As well as this, noise is reduced, heat is reduced and power consumption is ruduced.

There are a number of benefits to having an SSD only system, performance being just one - if you are willing to stomach the cost, which clearly you aren't, which is fine - but I doubt that any system you can build with spinning platter drives will never beat an SSD based system of the same specs in performance.

So you mean once the programme is up and running, there is no noticeable speed difference?

Well at that point, SSD doesn't do anything - it is all in RAM. Someone needs a faster CPU it seems.

Well at that point, SSD doesn't do anything - it is all in RAM. Someone needs a faster CPU it seems.

Systems are constantly reading and writing to disk - you are never operating entirely in RAM.

That RAID wasn't just put in place to improve start-up performance but day to day running too. Software installation/patch installation, file processing of large image, video and sound files all are improved.

As well as this, noise is reduced, heat is reduced and power consumption is ruduced.

There are a number of benefits to having an SSD only system, performance being just one - if you are willing to stomach the cost, which clearly you aren't, which is fine - but I doubt that any system you can build with spinning platter drives will never beat an SSD based system of the same specs in performance.

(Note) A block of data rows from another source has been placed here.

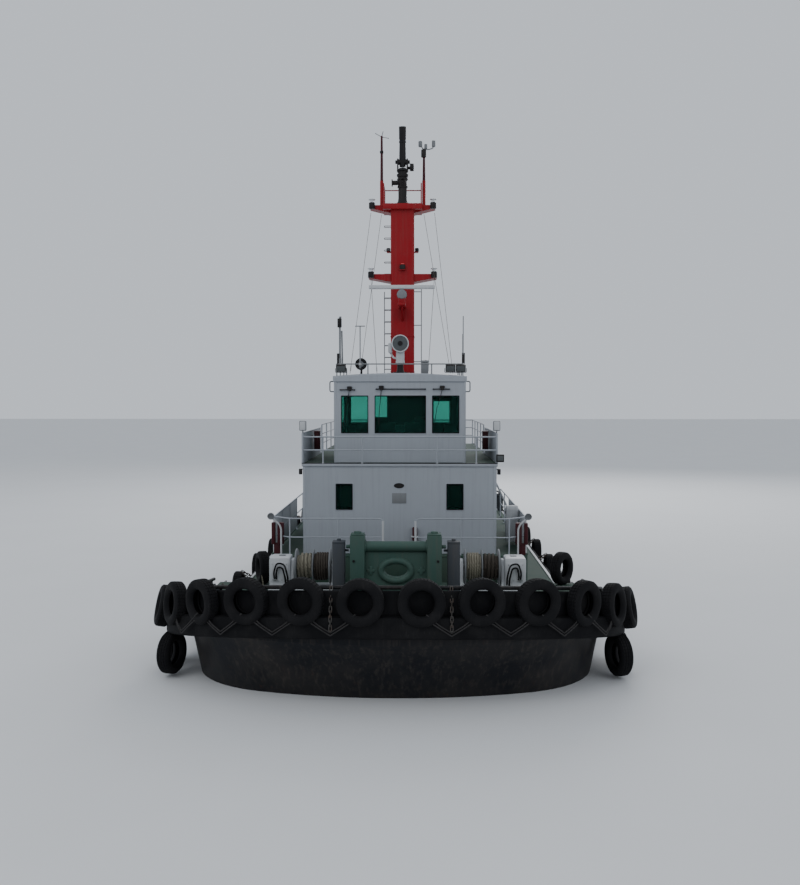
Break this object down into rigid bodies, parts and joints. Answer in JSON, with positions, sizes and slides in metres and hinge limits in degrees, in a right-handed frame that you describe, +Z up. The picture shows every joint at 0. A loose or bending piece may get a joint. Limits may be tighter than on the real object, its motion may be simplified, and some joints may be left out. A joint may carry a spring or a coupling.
{
  "type": "harbour tugboat",
  "caption": "Blunt-bowed harbour tug with a tyre-hung bow fender, red mast, fire monitor and steerable stern drives.",
  "frame": {"origin": "amidships on the centreline at the waterline", "axes": "+X forward to the bow, +Y to port, +Z up"},
  "size_m": [33.1501, 11.2034, 19.054],
  "materials": {
    "hull_paint": "worn black hull paint",
    "bottom_paint": "dull red-brown antifouling",
    "fender_rubber": "weathered black rubber",
    "tyre_rubber": "old scuffed tyre",
    "white_paint": "satin white paint, rain streaks",
    "deck_green": "matt green deck paint",
    "gear_green": "satin grey-green paint",
    "grey_paint": "satin grey paint",
    "mast_red": "gloss red paint",
    "dark_metal": "dark painted casting",
    "glass": "green tinted glass",
    "rope": "pale worn rope on a drum",
    "bronze": "cast bronze"
  },
  "bodies": {
    "root": {"hull": "hull_paint", "skeg": "bottom_paint", "bow_bulwark": "hull_paint", "stern_bulwark": "hull_paint", "bow_fender": "fender_rubber", "port_fender": "fender_rubber", "starboard_fender": "fender_rubber", "stern_fender": "fender_rubber", "trunk": "deck_green", "deckhouse": "white_paint", "deckhouse_front_glass": "glass", "deckhouse_port_glass": "glass", "deckhouse_starboard_glass": "glass", "bridge_deck": "deck_green", "wheelhouse": "white_paint", "wheelhouse_roof": "white_paint", "wheelhouse_front_glass": "glass", "wheelhouse_rear_glass": "glass", "wheelhouse_port_glass": "glass", "wheelhouse_starboard_glass": "glass", "bow_bitt": "gear_green", "mast": "mast_red", "radar_gearcase": "grey_paint", "monitor_stand": "dark_metal", "searchlight_stand": "grey_paint", "roof_rail": "white_paint", "bridge_rail": "white_paint", "aft_bitt": "gear_green", "hook_post": "grey_paint", "capstan_base": "grey_paint", "port_spare_tyre": "tyre_rubber", "port_wing_bulwark": "white_paint", "port_bow_post": "grey_paint", "port_winch_frame": "white_paint", "port_deck_rail": "white_paint", "port_funnel": "mast_red", "port_liferaft": "white_paint", "starboard_spare_tyre": "tyre_rubber", "starboard_wing_bulwark": "white_paint", "starboard_bow_post": "grey_paint", "starboard_winch_frame": "white_paint", "starboard_deck_rail": "white_paint", "starboard_funnel": "mast_red", "starboard_liferaft": "white_paint"},
    "radar": {"radar_scanner": "white_paint"},
    "monitor_body": {"monitor_body": "dark_metal"},
    "monitor_barrel": {"monitor_barrel": "dark_metal"},
    "searchlight": {"searchlight": "grey_paint"},
    "towing_hook": {"towing_hook": "dark_metal"},
    "capstan": {"capstan": "gear_green"},
    "port_drive": {"port_drive": "bottom_paint"},
    "port_propeller": {"port_propeller": "bronze"},
    "port_winch_drum": {"port_winch_drum": "rope"},
    "wheelhouse_port_door": {"wheelhouse_port_door": "white_paint"},
    "deckhouse_port_door": {"deckhouse_port_door": "white_paint"},
    "starboard_drive": {"starboard_drive": "bottom_paint"},
    "starboard_propeller": {"starboard_propeller": "bronze"},
    "starboard_winch_drum": {"starboard_winch_drum": "rope"},
    "wheelhouse_starboard_door": {"wheelhouse_starboard_door": "white_paint"},
    "deckhouse_starboard_door": {"deckhouse_starboard_door": "white_paint"}
  },
  "joints": [
    {"name": "port_drive_steer", "type": "hinge", "parent": "root", "child": "port_drive", "pos_m": [-12.4, 2.3, -2.7], "axis": [0, 0, 1], "continuous": true},
    {"name": "port_propeller_spin", "type": "hinge", "parent": "port_drive", "child": "port_propeller", "pos_m": [-13.08, 2.3, -2.7], "axis": [1, 0, 0], "continuous": true},
    {"name": "port_winch_turn", "type": "hinge", "parent": "root", "child": "port_winch_drum", "pos_m": [10.4, 2.15, 1.9], "axis": [0, 1, 0], "continuous": true},
    {"name": "wheelhouse_port_door_swing", "type": "hinge", "parent": "root", "child": "wheelhouse_port_door", "pos_m": [4.9, 1.89, 5.44], "axis": [0, 0, -1], "range_deg": [0, 90]},
    {"name": "deckhouse_port_door_swing", "type": "hinge", "parent": "root", "child": "deckhouse_port_door", "pos_m": [2.6, 2.74, 2.95], "axis": [0, 0, -1], "range_deg": [0, 90]},
    {"name": "starboard_drive_steer", "type": "hinge", "parent": "root", "child": "starboard_drive", "pos_m": [-12.4, -2.3, -2.7], "axis": [0, 0, 1], "continuous": true},
    {"name": "starboard_propeller_spin", "type": "hinge", "parent": "starboard_drive", "child": "starboard_propeller", "pos_m": [-13.08, -2.3, -2.7], "axis": [1, 0, 0], "continuous": true},
    {"name": "starboard_winch_turn", "type": "hinge", "parent": "root", "child": "starboard_winch_drum", "pos_m": [10.4, -2.15, 1.9], "axis": [0, 1, 0], "continuous": true},
    {"name": "wheelhouse_starboard_door_swing", "type": "hinge", "parent": "root", "child": "wheelhouse_starboard_door", "pos_m": [4.9, -1.89, 5.44], "axis": [0, 0, 1], "range_deg": [0, 90]},
    {"name": "deckhouse_starboard_door_swing", "type": "hinge", "parent": "root", "child": "deckhouse_starboard_door", "pos_m": [2.6, -2.74, 2.95], "axis": [0, 0, 1], "range_deg": [0, 90]},
    {"name": "radar_spin", "type": "hinge", "parent": "root", "child": "radar", "pos_m": [4.08, 0, 9.62], "axis": [0, 0, 1], "continuous": true},
    {"name": "monitor_pan", "type": "hinge", "parent": "root", "child": "monitor_body", "pos_m": [2.75, 0, 13.45], "axis": [0, 0, 1], "range_deg": [-110, 110]},
    {"name": "monitor_tilt", "type": "hinge", "parent": "monitor_body", "child": "monitor_barrel", "pos_m": [2.75, 0, 13.9], "axis": [0, 1, 0], "range_deg": [-6, 88]},
    {"name": "searchlight_pan", "type": "hinge", "parent": "root", "child": "searchlight", "pos_m": [6.75, 0, 7.21], "axis": [0, 0, 1], "range_deg": [-170, 170]},
    {"name": "towing_hook_swing", "type": "hinge", "parent": "root", "child": "towing_hook", "pos_m": [-9, 0, 1.55], "axis": [0, 0, 1], "range_deg": [-85, 85]},
    {"name": "capstan_turn", "type": "hinge", "parent": "root", "child": "capstan", "pos_m": [-13.2, 0, 1.2], "axis": [0, 0, 1], "continuous": true}
  ]
}
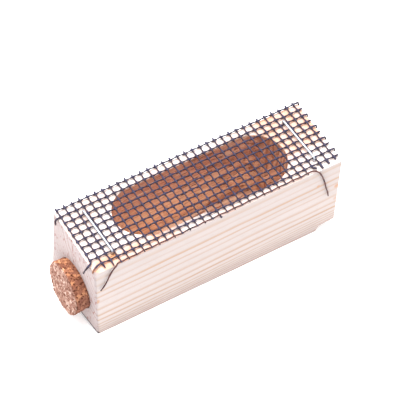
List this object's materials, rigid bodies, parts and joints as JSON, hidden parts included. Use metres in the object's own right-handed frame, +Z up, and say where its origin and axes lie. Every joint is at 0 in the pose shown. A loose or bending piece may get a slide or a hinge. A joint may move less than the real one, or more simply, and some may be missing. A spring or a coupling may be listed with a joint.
{
  "type": "queen cage",
  "caption": "Small wooden queen bee cage: a softwood block with a milled chamber under a stapled wire screen, a cork stopper in one end and a candy hole in the other.",
  "frame": {"origin": "middle of the block's underside", "axes": "+Z up through the screen; +X along the length, away from the cork; +Y to the side with the thin chamber wall"},
  "size_m": [0.0674, 0.0202, 0.0247],
  "materials": {
    "softwood": "planed, unfinished",
    "agglomerated_cork": "cut cork granules, matt",
    "staple_wire": "bright galvanised wire",
    "screen_wire": "dark enamelled steel wire"
  },
  "bodies": {
    "cage": {"wood_block": "softwood", "staple_left": "staple_wire", "staple_right": "staple_wire", "long_wire_01": "screen_wire", "long_wire_02": "screen_wire", "long_wire_03": "screen_wire", "long_wire_04": "screen_wire", "long_wire_05": "screen_wire", "long_wire_06": "screen_wire", "long_wire_07": "screen_wire", "long_wire_08": "screen_wire", "long_wire_09": "screen_wire", "long_wire_10": "screen_wire", "long_wire_11": "screen_wire", "cross_wire_01": "screen_wire", "cross_wire_02": "screen_wire", "cross_wire_03": "screen_wire", "cross_wire_04": "screen_wire", "cross_wire_05": "screen_wire", "cross_wire_06": "screen_wire", "cross_wire_07": "screen_wire", "cross_wire_08": "screen_wire", "cross_wire_09": "screen_wire", "cross_wire_10": "screen_wire", "cross_wire_11": "screen_wire", "cross_wire_12": "screen_wire", "cross_wire_13": "screen_wire", "cross_wire_14": "screen_wire", "cross_wire_15": "screen_wire", "cross_wire_16": "screen_wire", "cross_wire_17": "screen_wire", "cross_wire_18": "screen_wire", "cross_wire_19": "screen_wire", "cross_wire_20": "screen_wire", "cross_wire_21": "screen_wire", "cross_wire_22": "screen_wire", "cross_wire_23": "screen_wire", "cross_wire_24": "screen_wire", "cross_wire_25": "screen_wire", "cross_wire_26": "screen_wire", "cross_wire_27": "screen_wire", "cross_wire_28": "screen_wire", "cross_wire_29": "screen_wire", "cross_wire_30": "screen_wire", "cross_wire_31": "screen_wire", "cross_wire_32": "screen_wire", "cross_wire_33": "screen_wire"},
    "cork": {"cork_plug": "agglomerated_cork"}
  },
  "joints": [
    {"name": "cork_pull", "type": "slide", "parent": "cage", "child": "cork", "axis": [-1, 0, 0], "range_m": [0, 0.02]}
  ]
}
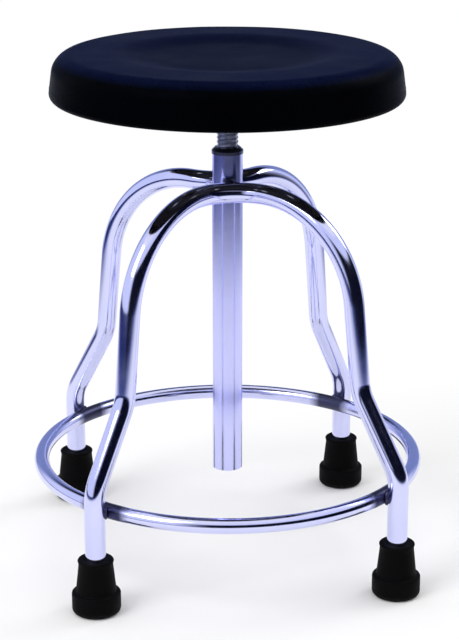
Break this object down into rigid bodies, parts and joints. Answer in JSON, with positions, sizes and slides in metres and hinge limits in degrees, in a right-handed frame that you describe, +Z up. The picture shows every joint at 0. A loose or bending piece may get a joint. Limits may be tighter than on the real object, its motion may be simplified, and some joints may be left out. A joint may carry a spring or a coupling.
{
  "type": "revolving screw stool",
  "caption": "Height-adjustable stool: a round dished pad on a screw spindle in a plain column, carried by two bent tube hoops with a foot ring and rubber feet.",
  "frame": {"origin": "on the floor under the column's axis", "axes": "+Z up along the column, -Y towards the front hoop, +X to the right as seen from the front"},
  "size_m": [0.3763, 0.3762, 0.489],
  "materials": {
    "pad_skin": "satin moulded skin",
    "plywood": "stained black, sanded",
    "black_steel": "semi-gloss black",
    "zinc": "zinc plated",
    "screw_steel": "bright rolled thread",
    "chrome": "polished",
    "nylon": "natural",
    "rubber": "matt black"
  },
  "bodies": {
    "frame": {"spindle_nut": "chrome", "nut_pins": "chrome", "column": "chrome", "front_hoop": "chrome", "rear_hoop": "chrome", "hoop_welds": "chrome", "foot_ring": "chrome", "ring_welds": "chrome", "foot_front_left": "rubber", "foot_front_right": "rubber", "foot_rear_left": "rubber", "foot_rear_right": "rubber", "foot_washers": "zinc"},
    "lift": {"guide_bush": "nylon"},
    "seat": {"seat_pad": "pad_skin", "seat_board": "plywood", "seat_inserts": "zinc", "seat_plate": "black_steel", "plate_screws": "zinc", "screw_washers": "zinc", "plate_hub": "black_steel", "hub_weld_ring": "black_steel", "spindle": "screw_steel", "stop_washer": "zinc", "end_washer": "zinc", "end_screw": "zinc"}
  },
  "joints": [
    {"name": "seat_rise", "type": "slide", "parent": "frame", "child": "lift", "axis": [0, 0, 1], "range_m": [-0.0241, 0.1761]},
    {"name": "seat_turn", "type": "hinge", "parent": "lift", "child": "seat", "pos_m": [0, 0, 0.3], "axis": [0, 0, 1], "range_deg": [-1080, 7920]}
  ],
  "couplings": [
    {"joint": "seat_rise", "follows": "seat_turn", "m_per_rad": 0.0012732}
  ]
}
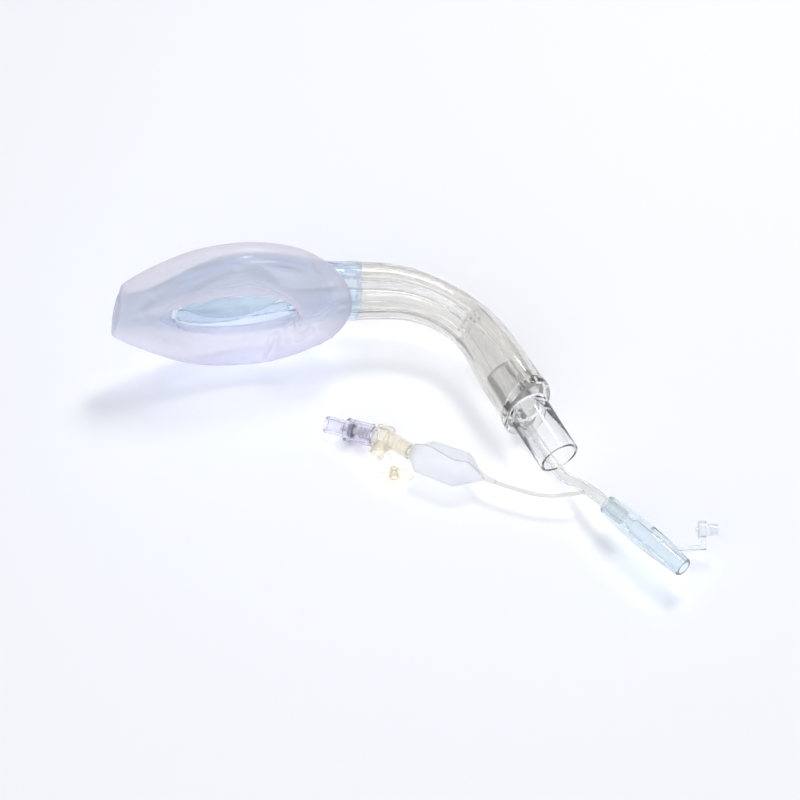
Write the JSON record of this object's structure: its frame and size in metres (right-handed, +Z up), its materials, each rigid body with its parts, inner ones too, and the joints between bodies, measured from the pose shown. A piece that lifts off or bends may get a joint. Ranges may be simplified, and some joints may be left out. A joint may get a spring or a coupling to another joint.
{
  "type": "laryngeal mask airway",
  "caption": "Laryngeal mask airway: inflatable oval cuff round a pale blue bowl, curved clear tube, 15 mm connector, drain tube and pilot balloon with check valve.",
  "frame": {"origin": "on the table, under the middle of the device's bounding box, without the inflation line and what hangs on it", "axes": "+Z up from the table, +X from the mask's tip towards the connectors, -Y the way the bowl faces"},
  "size_m": [0.2197, 0.1303, 0.0657],
  "materials": {
    "cuff_film": "clear satin, faint lavender",
    "blue_shell": "clear gloss, pale blue",
    "clear_soft": "clear gloss, faint ivory",
    "clear_rigid": "clear gloss",
    "aqua_clear": "clear gloss, pale blue",
    "line_ivory": "clear satin, ivory",
    "frosted_clear": "frosted clear",
    "ivory": "satin, ivory",
    "lilac_clear": "clear gloss, pale violet",
    "dark_plug": "satin, dark grey",
    "spring_steel": "bright wire"
  },
  "bodies": {
    "airway": {"cuff": "cuff_film", "backplate": "blue_shell", "airway_tube": "clear_soft", "bite_block": "clear_rigid", "connector_15mm": "clear_rigid", "drain_tube": "clear_soft", "suction_connector": "aqua_clear", "drain_cap": "clear_rigid", "inflation_line": "line_ivory", "pilot_balloon": "frosted_clear", "side_connector": "ivory", "vent_plug": "ivory", "luer_inlet": "lilac_clear", "valve_housing": "lilac_clear", "valve_spring": "spring_steel"},
    "plunger": {"valve_plunger": "dark_plug"}
  },
  "joints": [
    {"name": "valve_plunger_slide", "type": "slide", "parent": "airway", "child": "plunger", "axis": [0.9219, -0.3717, 0.109], "range_m": [0, 0.0012], "stiffness_N_per_m": 60, "deforming": ["valve_spring"]}
  ]
}
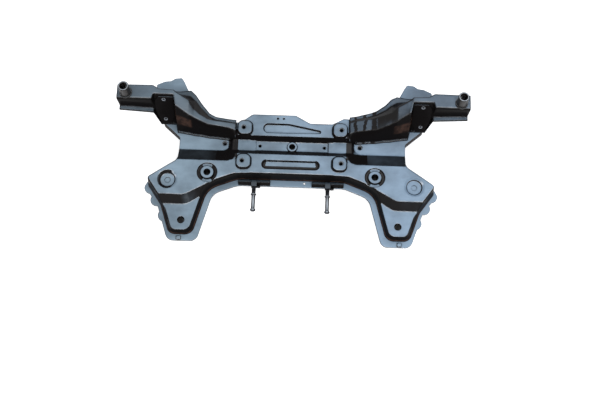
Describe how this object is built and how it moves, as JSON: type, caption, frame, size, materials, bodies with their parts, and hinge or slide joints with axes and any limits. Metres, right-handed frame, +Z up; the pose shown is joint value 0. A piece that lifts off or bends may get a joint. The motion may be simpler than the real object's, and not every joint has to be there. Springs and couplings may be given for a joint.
{
  "type": "front suspension subframe",
  "caption": "Welded pressed-steel front subframe: ribbed deck with a rack valley, rear lobes, raised horns with mount tubes and hanger rods.",
  "frame": {"origin": "floor level under the middle of the subframe's box", "axes": "+X to the right of the vehicle, +Y to its front, +Z up"},
  "size_m": [0.932, 0.4377, 0.192],
  "materials": {
    "pressed_panel": "gloss black coat over pressed steel",
    "bracket": "gloss black coat",
    "mount_tube": "black coat, worn thin on the rim",
    "collar": "black coat with a pale sheen on the faces",
    "hanger_rod": "dark coated steel rod",
    "weld_nut": "black coat"
  },
  "bodies": {
    "root": {"upper_panel": "pressed_panel", "lower_panel": "pressed_panel", "left_horn_upper": "pressed_panel", "right_horn_upper": "pressed_panel", "left_horn_lower": "pressed_panel", "right_horn_lower": "pressed_panel", "left_gusset_plate": "bracket", "right_gusset_plate": "bracket", "left_hanger_bracket": "bracket", "right_hanger_bracket": "bracket", "left_front_mount_tube": "mount_tube", "right_front_mount_tube": "mount_tube", "left_tube_seat_ring": "mount_tube", "right_tube_seat_ring": "mount_tube", "left_arm_collar": "collar", "right_arm_collar": "collar", "left_pivot_sleeve": "collar", "right_pivot_sleeve": "collar", "left_rear_mount_sleeve": "collar", "right_rear_mount_sleeve": "collar", "centre_collar": "collar", "left_hanger_rod": "hanger_rod", "right_hanger_rod": "hanger_rod", "steering_gear_nuts": "weld_nut", "wing_valley_nuts": "weld_nut"}
  },
  "joints": []
}
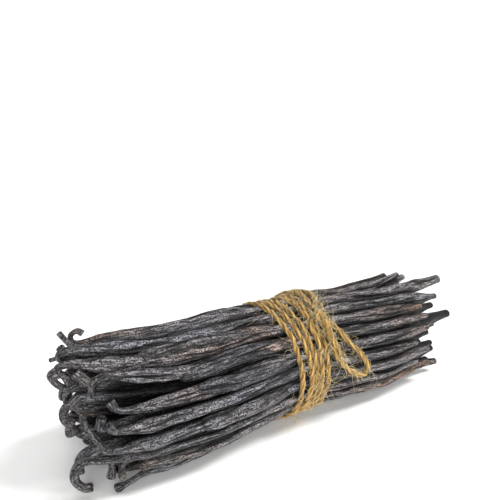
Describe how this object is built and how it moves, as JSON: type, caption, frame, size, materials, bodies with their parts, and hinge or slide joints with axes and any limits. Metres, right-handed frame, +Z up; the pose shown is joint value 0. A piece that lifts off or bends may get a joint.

I didn't considered the mechanical advantages, on that you are right... on another note, I already have a SDD (Samnsung 830) and it's great but it's not the definitive solution to everything, considering that they have a very short life span against a "well taken care of" HDD. I still however say that once loading times are done... there is noting much faster that the RAM where the current data is after loading.

Systems are constantly reading and writing to disk - you are never operating entirely in RAM.

Yes and no, please do not affirm things that are not entirely true.